About Our Members


The Walkfar Coonhunter’s Club is based in Haywood County in Western North Carolina. The nucleus of the membership is from Haywood County; some members and leaders from other clubs have joined us from surrounding counties and Tennessee. The Walkfar Club welcomes all hunters and sportsman TO come and join our hunts or just come for friendship and fellowship.

The members have held benefits for different children in the community with life threatening diseases along with other benefit events in the community when the need arises. The club did a benefit also for a Walkfar member with terminal cancer and no insurance. The club continues each year to donate or work with fellow clubs to put on benefit hunts for nationally known organizations such as Juvenile Diabetes Foundation and the Shriners and St Jude Hospitals. In the club’s trophy case there are several honor awards we have received in appreciation for our charity work and charitable contributions.

Some of the older members and leaders have a long history of hunting and standing up for our heritage and our rights to hunt. Some years back a stiff stance was made and some of our older members sat on a committee and helped the county write the animal control ordinance for this county when it looked like proposed ordinance would jeopardize their hunting with dogs in the county.

The members over the years have tried to educate and change attitude among them to hunt like a sportsman and pass this on to others; also to be ready to fight for their heritage and hunting rights. The members over the years have worked with Wildlife to make across the board changes including restrictions and game laws and regulations that have made a positive difference in this area in both the Raccoon and Bear population.

For fifty years several shooting clubs and gun enthusiasts tried to get a public shooting range in this area with no luck.

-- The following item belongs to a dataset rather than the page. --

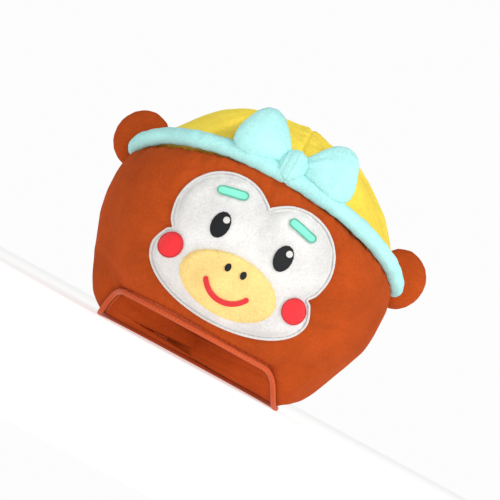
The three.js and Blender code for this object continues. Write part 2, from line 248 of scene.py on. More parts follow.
def lumps(points, size, seed):
    """Soft uneven stuffing, as a sum of waves in several directions, between about -1 and 1."""
    random = np.random.default_rng(seed)
    total = np.zeros(len(points))
    for _ in range(7):
        direction = random.normal(size=3)
        direction /= np.linalg.norm(direction)
        length = size * random.uniform(0.7, 1.6)
        phase = random.uniform(0, 2 * math.pi)
        total += np.sin(2 * math.pi * points @ direction / length + phase)
    return total / 3.5


def azimuth_of(points):
    """Angle round the hat's axis, where 0 is the front and a right angle is the wearer's left."""
    return np.arctan2(points[:, 0], -(points[:, 1] - AXIS_Y))


def radial(azimuth):
    return Vector((math.sin(azimuth), -math.cos(azimuth), 0.0))


def edge_height(node, columns, highest):
    """Function from azimuth to the height of a node's outer edge, with its corners rounded."""
    points = points_of(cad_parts[node])
    azimuth = azimuth_of(points)
    reach = np.hypot(points[:, 0], points[:, 1] - AXIS_Y)
    step = 2 * math.pi / columns
    column = np.round(azimuth / step).astype(int) % columns
    heights = []
    for index in range(columns):
        here = column == index
        outer = here & (reach > 0.9 * reach[here].max())
        heights.append(points[outer, 2].max() if highest else points[outer, 2].min())
    fine = np.arange(16 * columns) * step / 16
    curve = np.interp(fine, np.arange(columns) * step, heights, period=2 * math.pi)
    for _ in range(70):
        curve = 0.5 * curve + 0.25 * (np.roll(curve, 1) + np.roll(curve, -1))
    return lambda turned: np.interp(turned, fine, curve, period=2 * math.pi)


FRAME_COLUMNS = 48
PLAN_SQUARENESS = 2.35
rim_height = edge_height("rim_hem", FRAME_COLUMNS, highest=True)
seam_height = edge_height("crown", FRAME_COLUMNS, highest=False)


def outline_of(node):
    """Outline of a felt node on the face, as an ordered closed loop of points on its front edge."""
    piece = copy_of_node(node, "outline")
    mesh = piece.data
    sides = {}
    for polygon in mesh.polygons:
        upright = abs(polygon.normal.y) < 0.05
        front = polygon.normal.y < -0.2
        for key in polygon.edge_keys:
            sides.setdefault(key, set()).add("side" if upright else "front" if front else "back")
    links = {}
    for (a, b), kinds in sides.items():
        if kinds == {"side", "front"}:
            links.setdefault(a, []).append(b)
            links.setdefault(b, []).append(a)
    start = next(iter(links))
    loop = [start]
    while True:
        nexts = [v for v in links[loop[-1]] if v not in loop[-2:]]
        if not nexts or nexts[0] == start:
            break
        loop.append(nexts[0])
    points = np.array([mesh.vertices[v].co[:] for v in loop])
    bpy.data.objects.remove(piece)
    return points


def even_loop(points, spacing, rounds=6):
    """Closed loop with even steps and its corners smoothed."""
    closed = np.vstack([points, points[:1]])
    steps = np.linalg.norm(np.diff(closed, axis=0), axis=1)
    along = np.concatenate([[0], np.cumsum(steps)])
    count = max(12, int(round(along[-1] / spacing)))
    places = np.arange(count) * along[-1] / count
    loop = np.column_stack([np.interp(places, along, closed[:, i]) for i in range(3)])
    for _ in range(rounds):
        loop = 0.5 * loop + 0.25 * (np.roll(loop, 1, axis=0) + np.roll(loop, -1, axis=0))
    return loop


def smooth_outline(node, spacing):
    """A felt node's outline as a smooth closed loop through the corners of its solid."""
    corners = outline_of(node)
    before = corners - np.roll(corners, 1, axis=0)
    after = np.roll(corners, -1, axis=0) - corners
    turn = np.arctan2(before[:, 0], before[:, 2]) - np.arctan2(after[:, 0], after[:, 2])
    corners = corners[np.abs(np.sin(turn)) > 0.05]
    before, here = np.roll(corners, 1, axis=0), corners
    there, after = np.roll(corners, -1, axis=0), np.roll(corners, -2, axis=0)
    steps = np.arange(8)[:, None, None] / 8
    curve = (
        2 * here
        + (there - before) * steps
        + (2 * before - 5 * here + 4 * there - after) * steps**2
        + (3 * here - before - 3 * there + after) * steps**3
    ) / 2
    return even_loop(curve.transpose(1, 0, 2).reshape(-1, 3), spacing, rounds=8)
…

The Walkfar Coonhunter’s through one of their leaders wrote a proposal and introduced it to Wildlife at a public hearing. The club leadership has not only worked hard for the public range but also has tried to get Wildlife to establish a trap and a place for our youth to shoot clays. We thought we had an agreement but an environment and safety issue shot that out the window. We still have feelings that a lot of energy needs to be put in this area especially for our youth and clay shooters.

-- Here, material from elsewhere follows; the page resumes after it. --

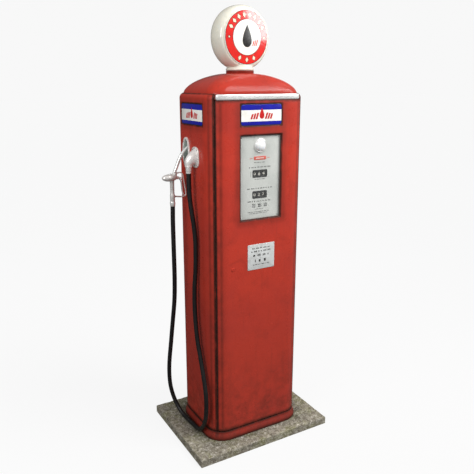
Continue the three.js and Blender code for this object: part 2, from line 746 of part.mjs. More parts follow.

The Cold Mountain Shooting Range become a reality January 1, 2007. It is for all people including the disabled and wheel chair folks wanting to take part in a 100 yard rifle range. The range has walkways and paths and five shooting benches to accommodate the handicapped including wheel chairs. This range was engineered to take care of both the able and disabled and both left and right handed shooters.

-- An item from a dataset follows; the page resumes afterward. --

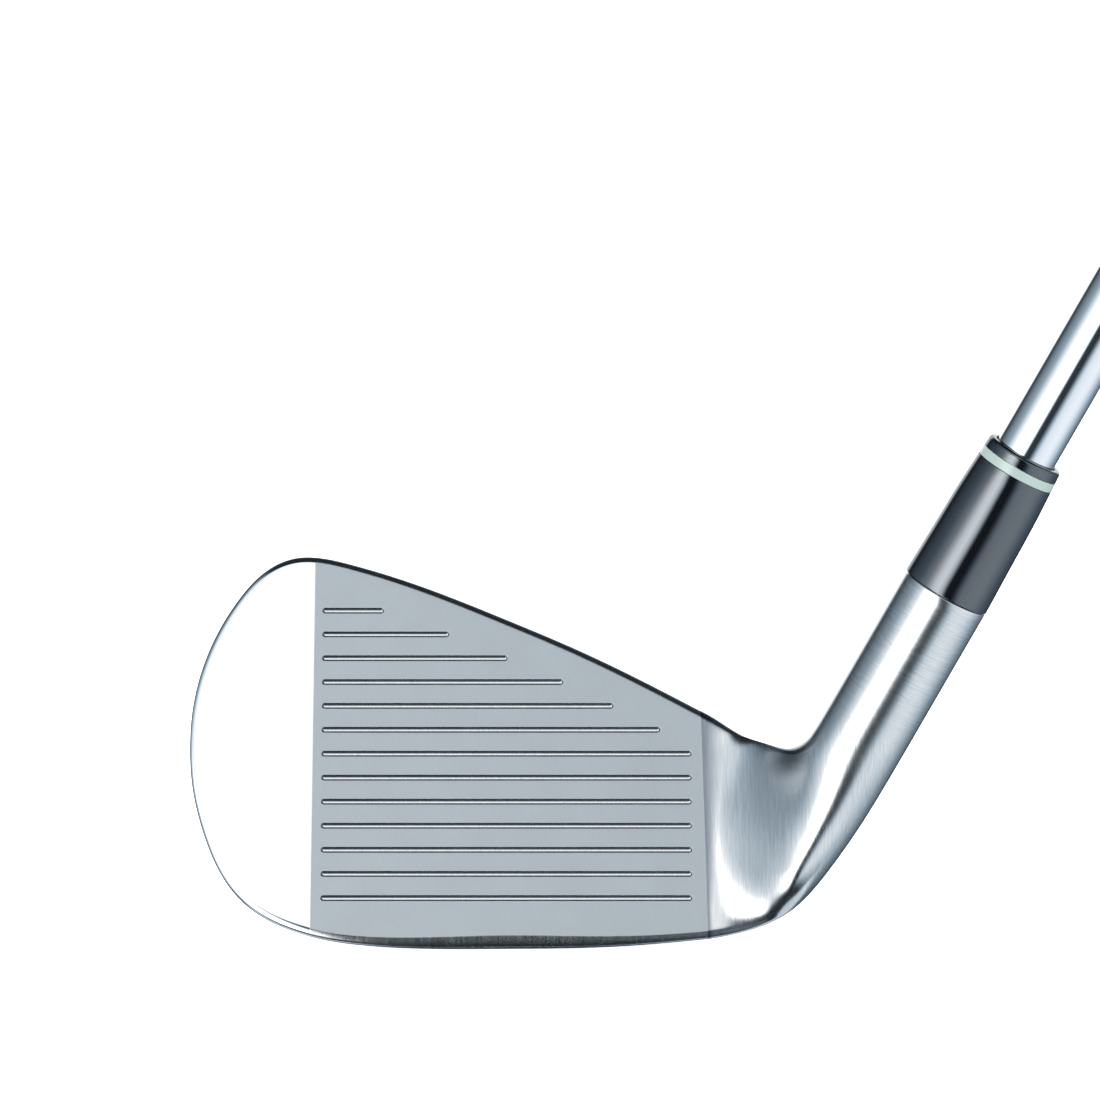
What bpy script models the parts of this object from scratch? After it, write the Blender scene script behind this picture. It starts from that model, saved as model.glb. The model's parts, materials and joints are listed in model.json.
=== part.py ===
"""Right-handed mid iron, built as separate solids in its address position.

Frame: metres, +Z up. The score lines run along X, the toe is at -X, the heel and the shaft are at +X, and
the ball leaves towards -Y. The origin is the point on the shaft axis, midway along the grip, where the club
is held. The shapes below are laid out from the sole's lowest point and moved there by their parent.

The head is one closed mesh. Its face is a flat plane that leans back by the loft. An outline on that plane
runs from the heel over the topline, round the toe and back under the face to the heel, and a rim profile
(front edge, topline or sole, back edge, back) is carried along it. From the heel the cross-sections turn
and change, step by step, into the circles of the hosel.
"""
import math

import bmesh
import bpy
import numpy as np
from mathutils import Vector

MM = 0.001

# Frame of the head, in millimetres and radians
LOFT = math.radians(26.0)
LIE = math.radians(61.0)
FACE_Y = -11.0            # Y where the face plane meets the ground
AXIS_X = 34.1             # X where the shaft axis meets the ground
AXIS_Y = -6.75            # Y of the shaft axis
HOLD_RUN = 820.0          # where the hands hold the club, along the shaft axis from the ground

# Outline of the face on its own plane: across (toe is negative) and up the face
OUTLINE = (
    (30.0, 37.7), (18.1, 44.0), (9.0, 48.4), (0.0, 52.3), (-9.2, 56.1), (-18.3, 59.4), (-24.0, 61.1),
    (-29.0, 62.2), (-32.5, 62.2), (-36.5, 60.6), (-41.0, 56.0), (-44.4, 50.4), (-46.7, 44.7),
    (-48.1, 38.3), (-48.4, 32.3), (-47.9, 26.1), (-46.4, 19.9), (-42.9, 12.1), (-38.3, 7.3),
    (-33.8, 4.8), (-29.2, 3.3), (-22.5, 2.2), (-11.2, 1.6), (0.0, 1.6), (9.0, 1.7), (18.0, 2.1),
    (30.0, 3.2),
)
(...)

The range is 100 yards and open to the public at no cost Monday through Saturday, no Sunday shooting. There are 25,50, and 100 yard stationary targets set up for five firing lines where clothes pins can be used to pin up your targets.

You are asked to take out your trash and all brass and empty cartridges when you leave.

This has been a long drawn out process but it has been a pleasure working with both Director Dick Hamilton and Bobby Setzer our past WRC district commissioner. I can't say enough about them and their support of the funding. Susie Fish supported the range and kept the communicatoin lines open from nearly the begining. The Cold Mountain Shooting Range is one of a kind in the Western end of the state and could be a model for future shooting ranges; we firmly believe every district needs one.

In July, 2007 Executive Director Richard Hamilton recognized Wayne Smith of Haywood County, who has worked for years to remove barriers that exist for handicapped sportsmen. The Commission adopted a resolution, read by Hamilton, which names the Cold Mountain Shooting Range the Wayne E. Smith Shooting Range in honor of Smith’s efforts on behalf of disabled sportsmen, and especially in the construction of the shooting range. Smith thanked the Commission for the honor with gratitude for Director Hamilton’s cooperation and assistance with his suggestions about hunting and fishing accommodations for the disabled.